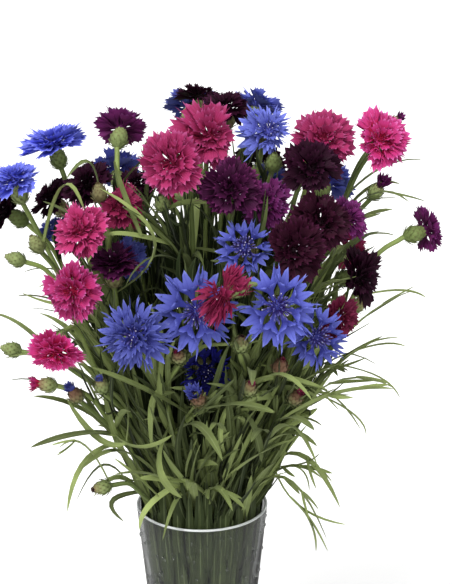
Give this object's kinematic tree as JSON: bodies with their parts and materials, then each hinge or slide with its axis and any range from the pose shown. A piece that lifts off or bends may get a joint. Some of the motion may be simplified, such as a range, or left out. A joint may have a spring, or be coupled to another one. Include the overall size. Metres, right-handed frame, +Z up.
{
  "type": "cornflower bouquet in a glass vase",
  "caption": "Loose bouquet of mixed blue, pink, purple and maroon cornflowers with their leaves and buds, standing in a conical clear glass of water.",
  "frame": {"origin": "centre of the flat underside of the glass, where it rests", "axes": "+Z up along the axis of the glass, -Y towards the front of the bunch, +X to its right"},
  "size_m": [0.3089, 0.2565, 0.4354],
  "materials": {
    "clear_glass": "clear, smooth, a few water drops outside",
    "water": "clear tap water",
    "foliage": "grey-green, slightly downy stems, leaves, cups and buds",
    "petal_blue": "soft matt cornflower blue",
    "petal_light_blue": "soft matt light blue",
    "petal_navy": "soft matt deep blue",
    "petal_magenta": "soft matt magenta",
    "petal_pink": "soft matt bright pink",
    "petal_crimson": "soft matt crimson",
    "petal_purple": "soft matt purple",
    "petal_dusk": "soft matt black-purple",
    "petal_wine": "soft matt wine red",
    "petal_maroon": "soft matt near-black maroon"
  },
  "bodies": {
    "root": {"glass_vase": "clear_glass", "vase_water": "water", "bloom_blue_01": "petal_blue", "bloom_blue_02": "petal_blue", "bloom_maroon_03": "petal_maroon", "bloom_maroon_04": "petal_maroon", "bloom_blue_05": "petal_blue", "bloom_blue_06": "petal_blue", "bloom_magenta_07": "petal_magenta", "bloom_maroon_08": "petal_maroon", "bloom_purple_09": "petal_purple", "bloom_maroon_10": "petal_maroon", "bloom_blue_11": "petal_blue", "bloom_magenta_12": "petal_magenta", "bloom_crimson_13": "petal_crimson", "bloom_dusk_14": "petal_dusk", "bloom_pink_15": "petal_pink", "bloom_pink_16": "petal_pink", "bloom_blue_17": "petal_blue", "bloom_blue_18": "petal_blue", "bloom_navy_19": "petal_navy", "bloom_crimson_20": "petal_crimson", "bloom_blue_21": "petal_blue", "bloom_blue_22": "petal_blue", "bloom_blue_23": "petal_blue", "bloom_wine_24": "petal_wine", "bloom_crimson_25": "petal_crimson", "bloom_maroon_26": "petal_maroon", "bloom_wine_27": "petal_wine", "bloom_purple_28": "petal_purple", "bloom_purple_29": "petal_purple", "bloom_maroon_30": "petal_maroon", "bloom_magenta_31": "petal_magenta", "bloom_pink_32": "petal_pink", "bloom_purple_33": "petal_purple", "bloom_light_blue_34": "petal_light_blue", "bloom_magenta_35": "petal_magenta", "bloom_magenta_36": "petal_magenta", "bloom_dusk_37": "petal_dusk", "bloom_maroon_38": "petal_maroon", "bloom_maroon_39": "petal_maroon", "bloom_blue_40": "petal_blue", "bloom_light_blue_41": "petal_light_blue", "bloom_blue_42": "petal_blue", "bloom_pink_43": "petal_pink", "bloom_maroon_44": "petal_maroon", "bloom_blue_45": "petal_blue", "bloom_purple_46": "petal_purple", "bloom_crimson_47": "petal_crimson", "leafy_stem_01": "foliage", "leafy_stem_02": "foliage", "leafy_stem_03": "foliage", "leafy_stem_04": "foliage", "leafy_stem_05": "foliage", "leafy_stem_06": "foliage", "leafy_stem_07": "foliage", "leafy_stem_08": "foliage", "leafy_stem_09": "foliage", "leafy_stem_10": "foliage", "leafy_stem_11": "foliage"}
  },
  "joints": []
}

EXERCISE AIM
Output the full listing without altering anything.

RESPONSE BELOW
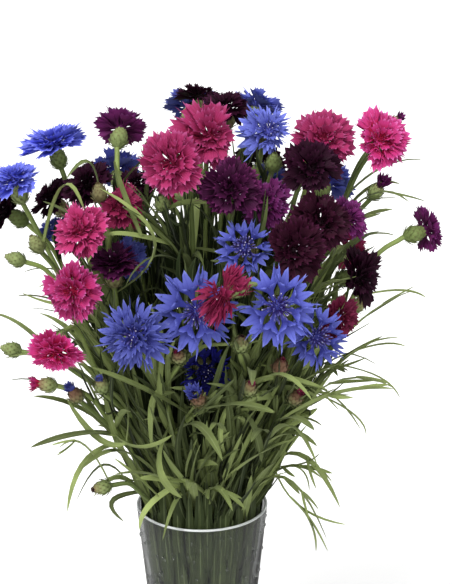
Give this object's kinematic tree as JSON: bodies with their parts and materials, then each hinge or slide with its axis and any range from the pose shown. A piece that lifts off or bends may get a joint. Some of the motion may be simplified, such as a range, or left out. A joint may have a spring, or be coupled to another one. Include the overall size. Metres, right-handed frame, +Z up.
{
  "type": "cornflower bouquet in a glass vase",
  "caption": "Loose bouquet of mixed blue, pink, purple and maroon cornflowers with their leaves and buds, standing in a conical clear glass of water.",
  "frame": {"origin": "centre of the flat underside of the glass, where it rests", "axes": "+Z up along the axis of the glass, -Y towards the front of the bunch, +X to its right"},
  "size_m": [0.3089, 0.2565, 0.4354],
  "materials": {
    "clear_glass": "clear, smooth, a few water drops outside",
    "water": "clear tap water",
    "foliage": "grey-green, slightly downy stems, leaves, cups and buds",
    "petal_blue": "soft matt cornflower blue",
    "petal_light_blue": "soft matt light blue",
    "petal_navy": "soft matt deep blue",
    "petal_magenta": "soft matt magenta",
    "petal_pink": "soft matt bright pink",
    "petal_crimson": "soft matt crimson",
    "petal_purple": "soft matt purple",
    "petal_dusk": "soft matt black-purple",
    "petal_wine": "soft matt wine red",
    "petal_maroon": "soft matt near-black maroon"
  },
  "bodies": {
    "root": {"glass_vase": "clear_glass", "vase_water": "water", "bloom_blue_01": "petal_blue", "bloom_blue_02": "petal_blue", "bloom_maroon_03": "petal_maroon", "bloom_maroon_04": "petal_maroon", "bloom_blue_05": "petal_blue", "bloom_blue_06": "petal_blue", "bloom_magenta_07": "petal_magenta", "bloom_maroon_08": "petal_maroon", "bloom_purple_09": "petal_purple", "bloom_maroon_10": "petal_maroon", "bloom_blue_11": "petal_blue", "bloom_magenta_12": "petal_magenta", "bloom_crimson_13": "petal_crimson", "bloom_dusk_14": "petal_dusk", "bloom_pink_15": "petal_pink", "bloom_pink_16": "petal_pink", "bloom_blue_17": "petal_blue", "bloom_blue_18": "petal_blue", "bloom_navy_19": "petal_navy", "bloom_crimson_20": "petal_crimson", "bloom_blue_21": "petal_blue", "bloom_blue_22": "petal_blue", "bloom_blue_23": "petal_blue", "bloom_wine_24": "petal_wine", "bloom_crimson_25": "petal_crimson", "bloom_maroon_26": "petal_maroon", "bloom_wine_27": "petal_wine", "bloom_purple_28": "petal_purple", "bloom_purple_29": "petal_purple", "bloom_maroon_30": "petal_maroon", "bloom_magenta_31": "petal_magenta", "bloom_pink_32": "petal_pink", "bloom_purple_33": "petal_purple", "bloom_light_blue_34": "petal_light_blue", "bloom_magenta_35": "petal_magenta", "bloom_magenta_36": "petal_magenta", "bloom_dusk_37": "petal_dusk", "bloom_maroon_38": "petal_maroon", "bloom_maroon_39": "petal_maroon", "bloom_blue_40": "petal_blue", "bloom_light_blue_41": "petal_light_blue", "bloom_blue_42": "petal_blue", "bloom_pink_43": "petal_pink", "bloom_maroon_44": "petal_maroon", "bloom_blue_45": "petal_blue", "bloom_purple_46": "petal_purple", "bloom_crimson_47": "petal_crimson", "leafy_stem_01": "foliage", "leafy_stem_02": "foliage", "leafy_stem_03": "foliage", "leafy_stem_04": "foliage", "leafy_stem_05": "foliage", "leafy_stem_06": "foliage", "leafy_stem_07": "foliage", "leafy_stem_08": "foliage", "leafy_stem_09": "foliage", "leafy_stem_10": "foliage", "leafy_stem_11": "foliage"}
  },
  "joints": []
}